M. Paquin, couturier.
I
M. Paquin quand il n'était pas célèbre.
Rien ne pouvait alors faire soupçonner que ce personnage gauche, sans élégance, deviendrait un des maîtres de la mode. Il désespérait son tailleur par les plis disgracieux qu'il faisait prendre en quelques jours aux vêtements les mieux réussis, et, parce que ses costumes pendaient au hasard sur ses épaules, ses amis l'avaient surnommé "Porte-manteau".
Pourtant, un soir de première, M. Paquin entra aux Bouffes-Parisien, vêtu d'un frac irréprochable. Dans la loge où on l'attendait, ce fut un concert d'exclamation:
- Porte-manteau, tu es amoureux.
- Porte-manteau, je veux ton portrait dans cette tenue.
Pendant l'entracte, M. Paquin confia à l'un de ses camarades, simple employé de "nouveautés" qu'il mettait cet habit pour la première fois.
- Alors, vrai, il ne me va pas mal? J'étais inquiet. Il y a surtout ce devant de chemise empesé qui remonte continuellement et qui bombe. J'ai beau le rentrer, il s'obstine à sortir.
- Cher ami, si tu regardais le bas de ce plastron, tu y verrais une petite patte, munie d'une boutonnière, laquelle, attachée à un bouton de ton caleçon ou de ton pantalon, empêcherait ta chemise de remonter.
M. Paquin s'enferma dans un silence discret, et au bout d'un instant découvrit la petite patte!
- Oh! comme c'est ingénieux, s'écriait-il en rentrant dans la loge! Que c'est ingénieux.
Voilà comment M. Paquin fut initié par un calicot aux mystères de la toilette masculines, avant d'être l'arbitre des élégances féminines.
II
M. Paquin célèbre.
Lendemain de première.
LE DIRECTEUR DE THÉÂTRE.- Je suis très content, Monsieur Paquin. Vos toilettes ont fait sensation et je suis certain qu'une partie des applaudissements allait à elles.

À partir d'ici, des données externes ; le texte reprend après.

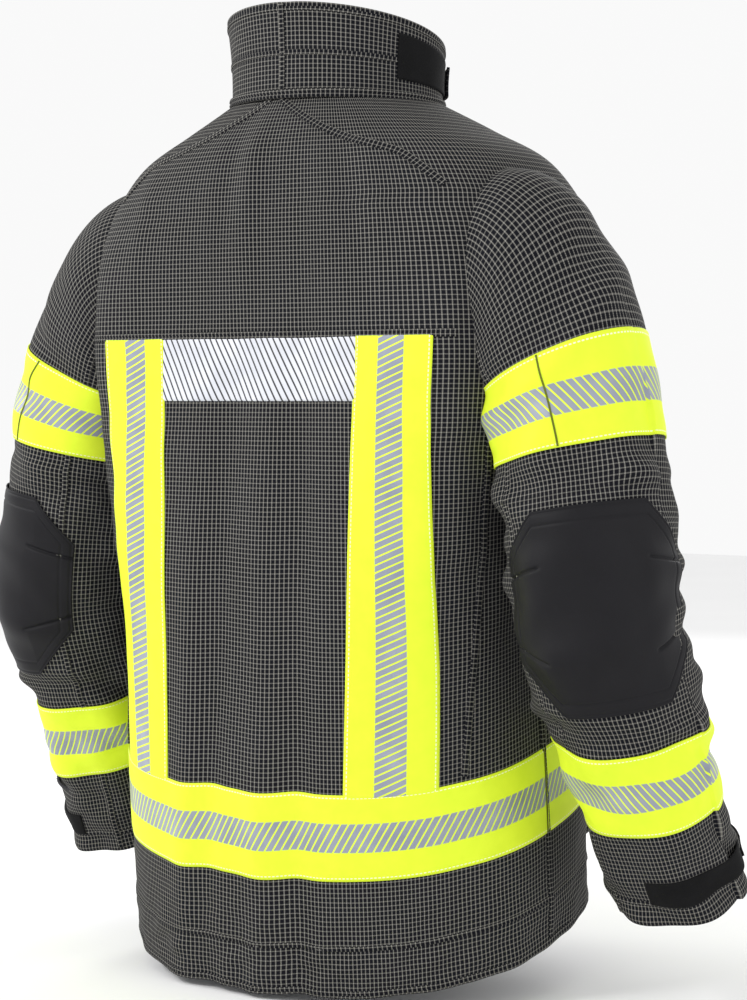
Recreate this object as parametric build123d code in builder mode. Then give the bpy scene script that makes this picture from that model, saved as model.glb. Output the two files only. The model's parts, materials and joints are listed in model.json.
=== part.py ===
"""Turnout coat: torso, sleeves, collar, closures, pockets and bands, each piece a separate solid.

Millimetres. +Z is up, the front faces -Y, the wearer's left is +X. The origin is the centre of
the neck at the height of the collar seam, where the coat sits on a neck or a hanger.
"""

import math
import os

from build123d import *

# ---- driving dimensions ----
SIDE_LENGTH = 747  # collar seam level to hem, at the middle of the coat's depth
LINER_SIDE_LENGTH = 707
BACK_DROP = 70  # how much lower the hem hangs at the back than at the front
HEM_TILT = math.degrees(math.atan2(BACK_DROP, 320))
SHELL = 2.0  # outer shell fabric, seam allowances included
LINER = 3.0  # moisture barrier and quilted lining together
LAYER_GAP = 0.5
TAPE = 1.2
TAPE_WIDTH = 75
NECK_WIDTH, NECK_DEPTH = 91, 86  # half sizes of the opening
COLLAR_HEIGHT_BACK, COLLAR_HEIGHT_FRONT = 85, 55
YOKE_SEAM = -210
SHOULDER_SEAM_Y = 85
FRONT_YOKE = -110
WAIST_BAND_TOP = -583  # at the middle of the coat's depth
PATCH_HEIGHT = 55
BACK_BAND_TOP, BACK_BAND_BOTTOM = 142, 133  # distance of the upright bands from the centre

# height, half width, front, back of the torso; the front edge is straight below the yoke
FRONT_TOP, FRONT_SLOPE = -148, 0.0765
TORSO_STATIONS = [
    (0, 97, -92, 92),
    (-30, 148, -116, 108),
    (-62, 194, -136, 122),
    (-110, 214, FRONT_TOP, 134),
    (-210, 212, None, 140),
    (-320, 200, None, 136),
    (-430, 206, None, 132),
    (-600, 222, None, 134),
    (-800, 228, None, 124),
]

# height, centre x, centre y, half width, half depth of the left sleeve
SLEEVE_STATIONS = [
    (-62, 224, 14, 28, 40),
    (-85, 236, 16, 56, 72),
    (-130, 250, 18, 80, 90),
    (-200, 262, 20, 82, 88),
    (-290, 285, 30, 75, 79),
    (-360, 294, 38, 73, 76),
    (-430, 299, 43, 71, 74),
    (-500, 302, 32, 69, 72),
    (-570, 304, 8, 65, 69),
    (-640, 305, -24, 62, 66),
    (-740, 306, -70, 62, 66),
]
ELBOW = (299, 43, -430)
SLEEVE_HEAD_END = -232
ELBOW_REACH = 80  # half height of the elbow's folding zone at the inside of the bend
CUFF_CENTRE = (305.5, -50, -690)
FOREARM_TILT = 19.9  # the forearm leans forwards
FOREARM = Plane(
    origin=CUFF_CENTRE,
    x_dir=(1, 0, 0),
    z_dir=(0, math.sin(math.radians(FOREARM_TILT)), math.cos(math.radians(FOREARM_TILT))),
)
UPPER_BAND_TOP = -232
LOWER_BAND_FROM_CUFF = 76  # bottom edge, along the forearm
CUFF_STRIP_FROM_CUFF, CUFF_STRIP_WIDTH = 17, 21
WRIST_HOLE, WRISTLET_WALL, WRISTLET_LENGTH = 38, 4, 60
WRISTLET_DEPTH = 6  # how far its mouth stays inside the cuff
PAD_FACING, PAD_HALF_ANGLE = 33, 76  # degrees from straight back, towards the outside
PAD_TOP, PAD_BOTTOM = -351, -508
PAD_THICKNESS = 3.5

ZIP_LENGTH = 575
ZIP_PITCH = 6
TOOTH = (3.4, 2.2, 1.8)  # across, along, proud of the tape
SLIDER = (13, 22)
PULL_LENGTH = 27
FLAP_TOP = -32  # along the front edge, from the front yoke
FLAP_LENGTH = 560
FLAP_HEIGHT = 9.6  # clear of the slider and its pull
FLAP_THICKNESS = 3
FLAP_EDGE = 38  # its sewn side, left of centre

POCKET_X = (62, 176)
POCKET_Z = (-662, -510)
POCKET_DEPTH = 24
POCKET_WALL = 2.5
HEADER_Z = (-487, -480)
POCKET_FLAP_Z = (-534, -488)
RADIO_X, RADIO_Z, RADIO_DEPTH = (72, 148), (-330, -190), 30
RADIO_FLAP_Z = (-226, -168)
RADIO_HEADER_Z = (-167, -160)

HUGE = 900
PARTS = "parts"
os.makedirs(PARTS, exist_ok=True)


def save(builder, name):
    """Labels a finished sub-part and writes it as its own file."""
    builder.part.label = name
    export_step(builder.part, f"{PARTS}/{name}.step")


def front_y(height):
    """The straight front edge's y at a height below the front yoke."""
    return FRONT_TOP + FRONT_SLOPE * (height - FRONT_YOKE)


def torso_form(inset):
    """The torso as one closed form, its surface moved inwards by inset."""
    with BuildPart() as form:
        for height, half_width, front, back in TORSO_STATIONS:
            front = front_y(height) if front is None else front
            drop = inset if height > -100 else 0  # the shoulders face upwards
            with BuildSketch(Plane((0, (front + back) / 2, height - drop))):
                Ellipse(half_width - inset, (back - front) / 2 - inset)
        loft(ruled=True)
    return form.part


def sleeve_form(inset, side):
    """One sleeve as a closed form; side is 1 for the wearer's left and -1 for the right."""
    with BuildPart() as form:
        for height, x, y, half_width, half_depth in SLEEVE_STATIONS:
            drop = inset if height > -100 else 0
            with BuildSketch(Plane((side * x, y, height - drop))):
                Ellipse(half_width - inset, half_depth - inset)
        loft(ruled=True)
    return form.part


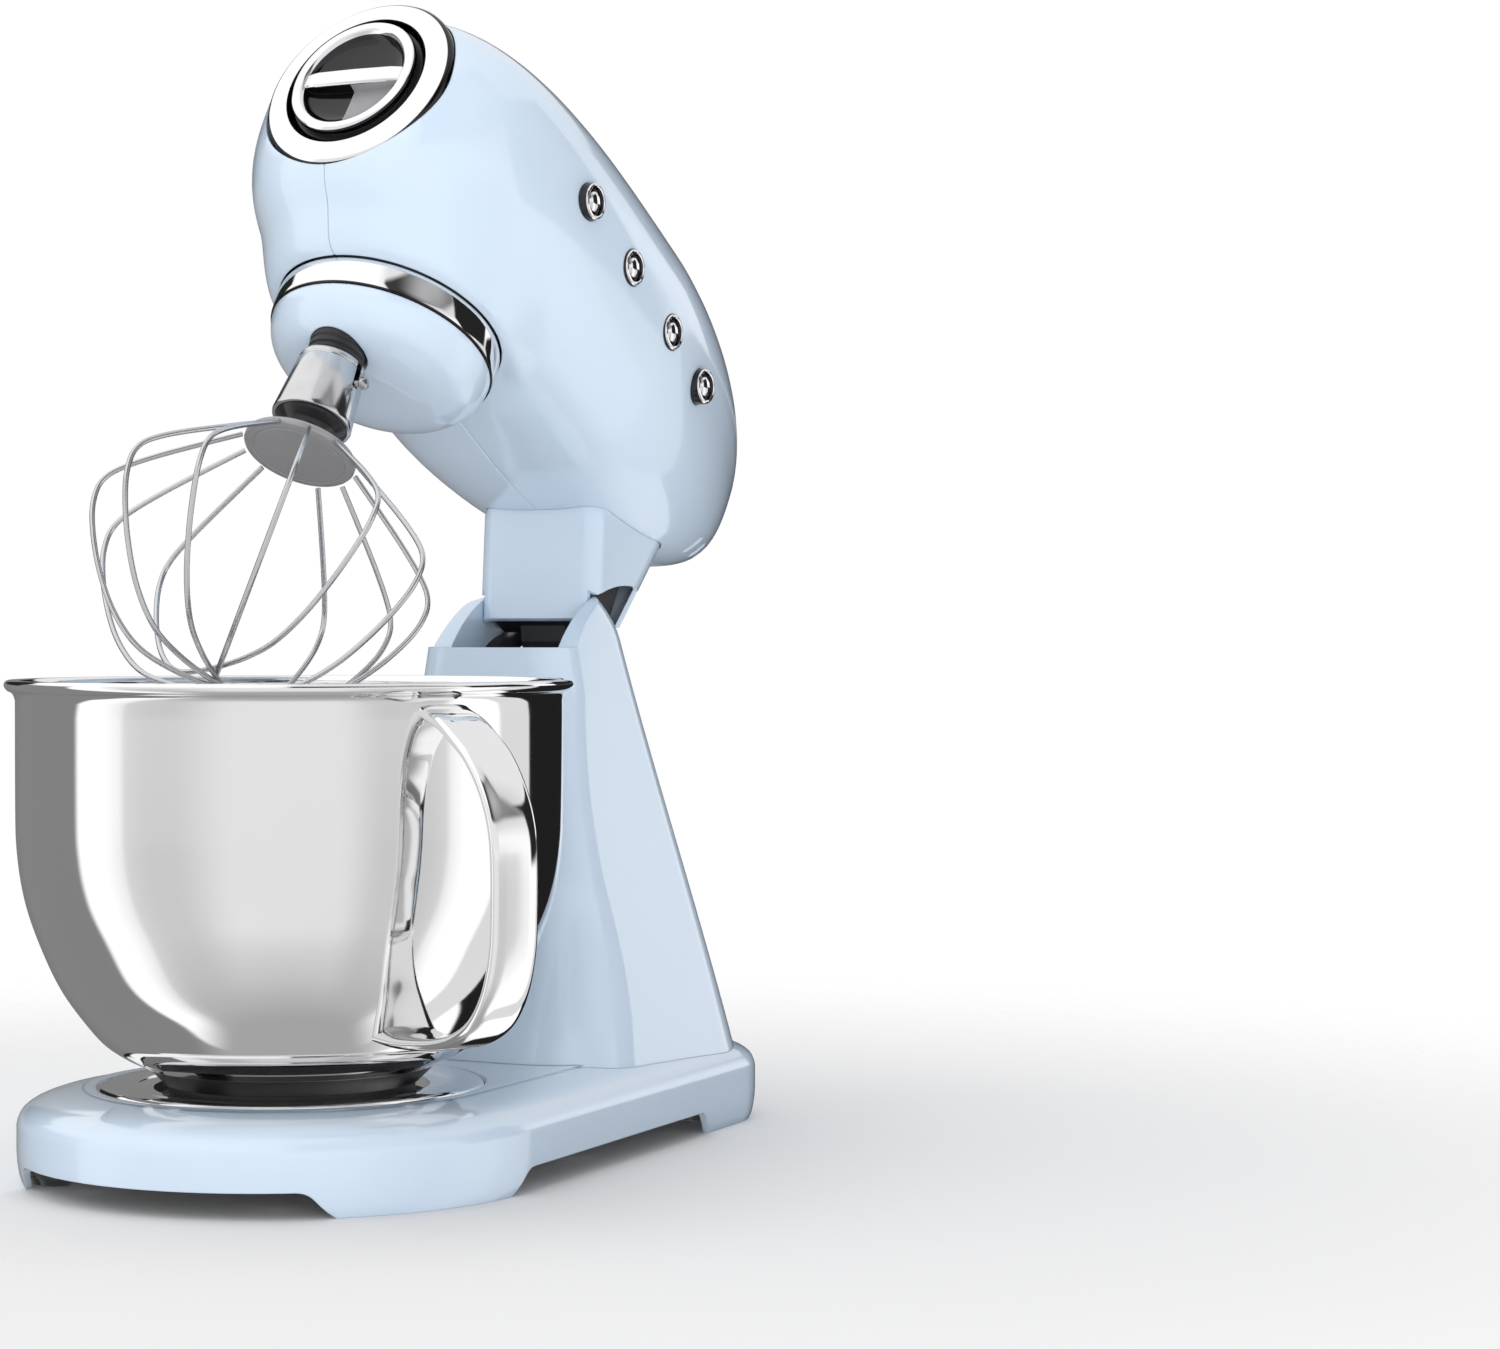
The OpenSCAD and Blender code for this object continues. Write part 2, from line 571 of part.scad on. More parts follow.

M. PAQUIN, condescendant.- Vous me flattez, cher Monsieur.
L'ACTRICE, très fière d'exhiber sur la scène les costumes d'un grand tailleur, alors qu'elle se fâcherait tout rouge si le même tailleur lui proposait l'emploi de mannequin.- Mon cher Paquin, tous mes compliments. J'étais divine.
M. PAQUIN, sévère.- Sauf au trois. Vous ne savez pas porter la robe Directoire, Madame. Il faut à la fois plus de noblesse et plus de coquetterie.
L'AUTEUR.- Cher Monsieur, permettez-moi de vous adresser mes remerciements. Je suis persuadé que vous avez collaboré au succès de ma pièce.
M. PAQUIN, dédaigneux.- Mon cher ami, je vous donne les costumes, vous fournissez les mannequins: nous sommes quittes.
III
M. Paquin seul Paquin.
Il n'y a , il n'y a eu et il n'y aura jamais qu'un seul Paquin.
Toutes les fois qu'un autre Paquin s'avisera de vendre du drap, il se verra poursuivi devant les tribunaux et défense lui sera faite de continuer à s'appeler Paquin, à moins qu'il ne préfère fermer boutique.
Le directeur d'un grand magasin dont la clientèle n'est pas uniquement composée de matelots, comme pourrait le faire croire son enseigne, sait ce que ce nom illustre lui a coûté.
IV
M. Paquin, Mécène.
M. Lavedan, qui faisait habiller sa femme chez Paquin, entretenait avec son fournisseur des relations cordiales, mais banales.
Aussi est-ce avec quelque étonnement que, huit jours après son élection à l'Académie française, il reçut, pour Mme lavedan et pour lui, une invitation à dîner chez le grand couturier.
Pour ne pas le désobliger, ils se rendirent au dîner, qui fut royalement servi, en présence de convives de marque.
Comme quelqu'un venait de féliciter M. Lavedan,
- Est-il exact, demanda M. Paquin, que les Académiciens touchent un traitement?
- Ils touchent des jetons de présence, dit M. Lavedan.
- Et sans indiscrétion, peut-on en connaître le montant?
- Oh! peu de chose, dit l'aimable écrivain. On peut se faire, si l'on est très assidu, douze cents francs par an. Et négligemment, il laissa tomber, en coulant un regard vers son assiette: mais on est nourri.
Jean-Louis.
Mon Dimanche, revue populaire illustrée, 10 février 1907.